اَجَـــلْ وَقْـتِـنْـــدَه مَيِّـتْــدِرْ اُو مَـقْـتُـولْ اَجَــلْ بِــــرْدِرْ
وَ حَـالِ يَـأْسِـكْ اِيمَـانِـى دَكِـلْ مَقْـبُـولْ عِـنْـدَ اللّٰهْ
Ecel vaktinde meyyitdir o maktûl ecel birdir
Ve hâl-i ye'sin îmânı değil makbûl İndallah
Öldürülen, ecelinin vaktinde ölmüştür. Ve ecel birdir. Ümidsizlik halinde iman etmek, Allah nezdinde makbul değildir.» demekle ifade etti.
Bu beytte dört meşhur mesele vardır:
1-İnsan her ne sûretle ölürse ölsün; Allah Teâlâ'
nın hüküm ve takdir etmiş olduğu eceliyle ölür.2-Kâtil, öldürülenin ölümüne kasdıyla = kuvve-i meyserenin hırsıyla sebeb olduğundan sorumludur, kâtildir.
3-İmanın şartlarından biri de, ihtiyârî olarak ğayba inanmaktır. Çünkü inandığı Azrâili, ahiret âlemini gördükten sonra iman etmemeye imkan kalmaz ki, iman etmesiyle kurtulmuş olsun.
4-Âsi mü'mine hilafla, kafir, Allah'ın azabını müşahade ettikten sonra, artık hayatından ümidsiz olduğu için, iman etse dahi, imanı Allah nezdinde makbul değildir, merduddur.

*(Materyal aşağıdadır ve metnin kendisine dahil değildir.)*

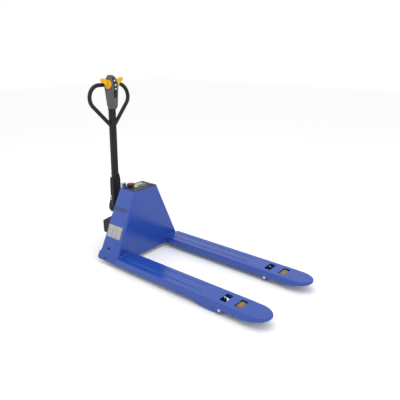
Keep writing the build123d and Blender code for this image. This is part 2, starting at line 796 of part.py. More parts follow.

[[1]]Allah Teâlâ kula iki türlü güç bağışlamakla isteğine
ulaşmasına imkan vermiştir: Birinci kuvvet, bilkuvve yapabilmektir; buna kudret-i mümküne = yapabilme gücü denilir. İkincisi, bilfiil, istenilen işi yapmasının gücüdür, karar vermesidir. Mesela Allah Teâlâ'nın sağlam gözü vermesi kuvve-i mümkünedir, ayrıdır; bir de vermiş olduğu gözün bilfiil bakması yahud kapatılması kuvve-i meyseredir, o da apayrıdır. İşte cüz'î irade denilen şey de budur.
Hem mesela bir insanın kolunun biri felç, diğeri sapasağlam olursa, felç olan kolunda kuvve-i mümküne bulunsa bile hareketinden sorumlu olmaz. Amma sağlam kolunda kuvve-i meysere olduğu için, hareketinden, mesela tokat vurmakla sorumlu olur. İkisini idare eden aynı ruhtur, aynı sinirdir. Ruhu da, onları da yaratan, sadece Allah Teâlâ'dır.